(Requirements)
Transcribe only part of the material below: the lines from the one containing "Continue the Blender" through the one containing "GLINT_CORE = rgb(1.0, 0.86, 0.55)", inclusive, exactly as written.

(Supplied data)
_ _ _ _

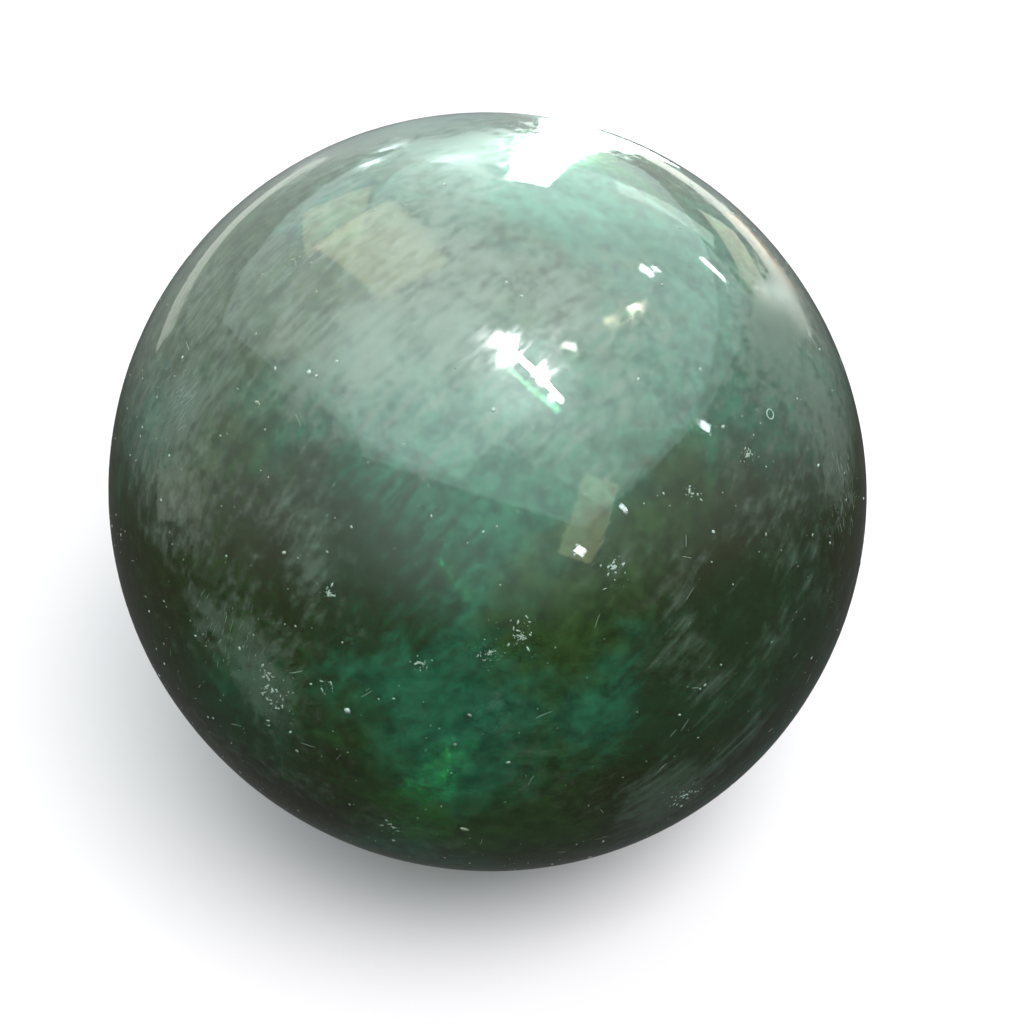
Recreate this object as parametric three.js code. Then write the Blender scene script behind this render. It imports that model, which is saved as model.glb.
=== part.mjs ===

_ _ _ _

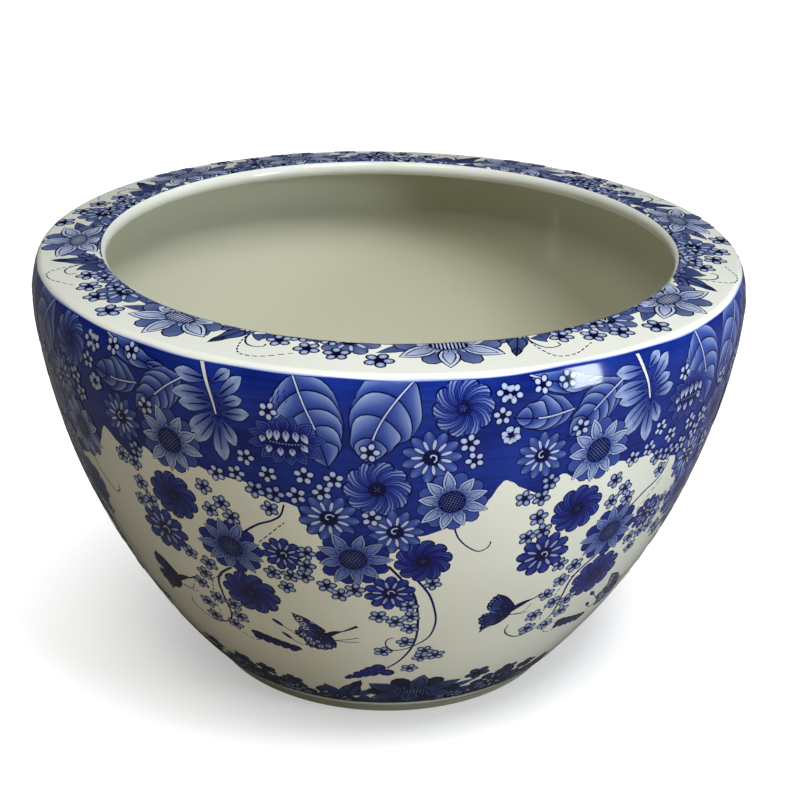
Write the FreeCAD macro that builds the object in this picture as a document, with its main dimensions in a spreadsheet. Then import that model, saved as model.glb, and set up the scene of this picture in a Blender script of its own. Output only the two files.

_ _ _ _

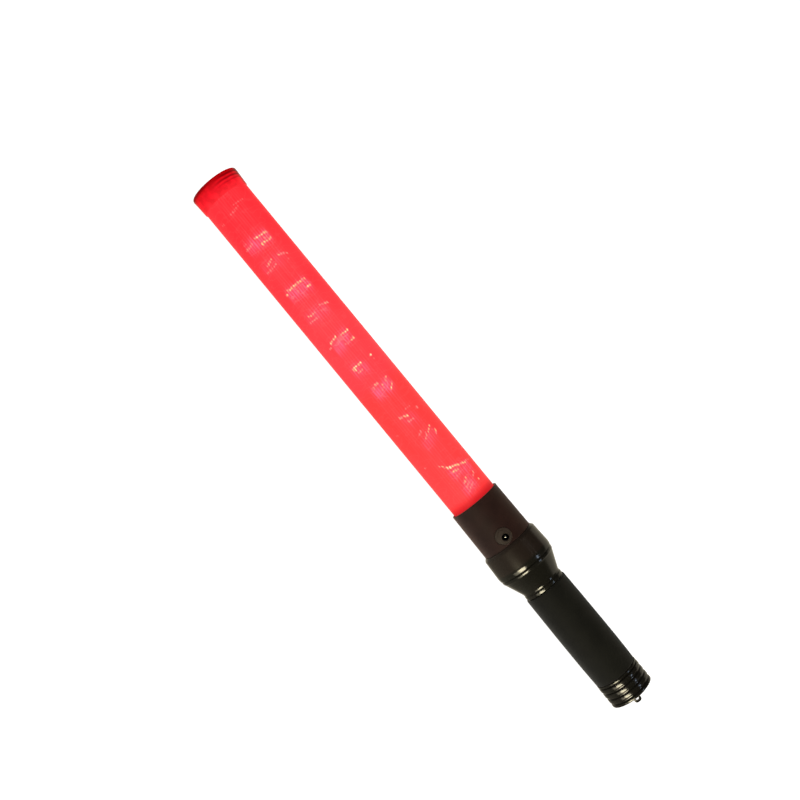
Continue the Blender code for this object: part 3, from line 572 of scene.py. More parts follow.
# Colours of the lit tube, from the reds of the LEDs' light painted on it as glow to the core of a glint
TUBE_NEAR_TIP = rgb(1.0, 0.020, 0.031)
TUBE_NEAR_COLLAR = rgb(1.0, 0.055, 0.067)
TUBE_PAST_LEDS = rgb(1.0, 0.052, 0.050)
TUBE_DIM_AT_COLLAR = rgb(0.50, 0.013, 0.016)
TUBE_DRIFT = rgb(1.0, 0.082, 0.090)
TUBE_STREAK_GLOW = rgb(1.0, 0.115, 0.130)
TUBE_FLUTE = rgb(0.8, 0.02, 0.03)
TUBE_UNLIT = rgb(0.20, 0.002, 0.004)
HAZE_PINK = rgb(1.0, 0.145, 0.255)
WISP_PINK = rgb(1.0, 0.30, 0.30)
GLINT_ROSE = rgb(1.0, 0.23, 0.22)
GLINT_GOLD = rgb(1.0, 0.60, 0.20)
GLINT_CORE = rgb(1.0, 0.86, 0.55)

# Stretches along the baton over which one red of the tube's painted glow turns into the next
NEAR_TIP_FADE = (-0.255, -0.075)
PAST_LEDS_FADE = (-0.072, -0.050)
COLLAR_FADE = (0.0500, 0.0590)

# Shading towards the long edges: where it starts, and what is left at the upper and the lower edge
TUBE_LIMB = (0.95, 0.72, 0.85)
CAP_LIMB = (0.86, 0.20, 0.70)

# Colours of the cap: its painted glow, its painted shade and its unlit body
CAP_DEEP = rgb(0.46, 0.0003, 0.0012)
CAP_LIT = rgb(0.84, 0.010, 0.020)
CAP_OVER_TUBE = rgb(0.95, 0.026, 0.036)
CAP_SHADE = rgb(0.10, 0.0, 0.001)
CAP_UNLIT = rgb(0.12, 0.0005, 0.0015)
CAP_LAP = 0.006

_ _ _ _

(Output of the task)
Continue the Blender code for this object: part 3, from line 572 of scene.py. More parts follow.
# Colours of the lit tube, from the reds of the LEDs' light painted on it as glow to the core of a glint
TUBE_NEAR_TIP = rgb(1.0, 0.020, 0.031)
TUBE_NEAR_COLLAR = rgb(1.0, 0.055, 0.067)
TUBE_PAST_LEDS = rgb(1.0, 0.052, 0.050)
TUBE_DIM_AT_COLLAR = rgb(0.50, 0.013, 0.016)
TUBE_DRIFT = rgb(1.0, 0.082, 0.090)
TUBE_STREAK_GLOW = rgb(1.0, 0.115, 0.130)
TUBE_FLUTE = rgb(0.8, 0.02, 0.03)
TUBE_UNLIT = rgb(0.20, 0.002, 0.004)
HAZE_PINK = rgb(1.0, 0.145, 0.255)
WISP_PINK = rgb(1.0, 0.30, 0.30)
GLINT_ROSE = rgb(1.0, 0.23, 0.22)
GLINT_GOLD = rgb(1.0, 0.60, 0.20)
GLINT_CORE = rgb(1.0, 0.86, 0.55)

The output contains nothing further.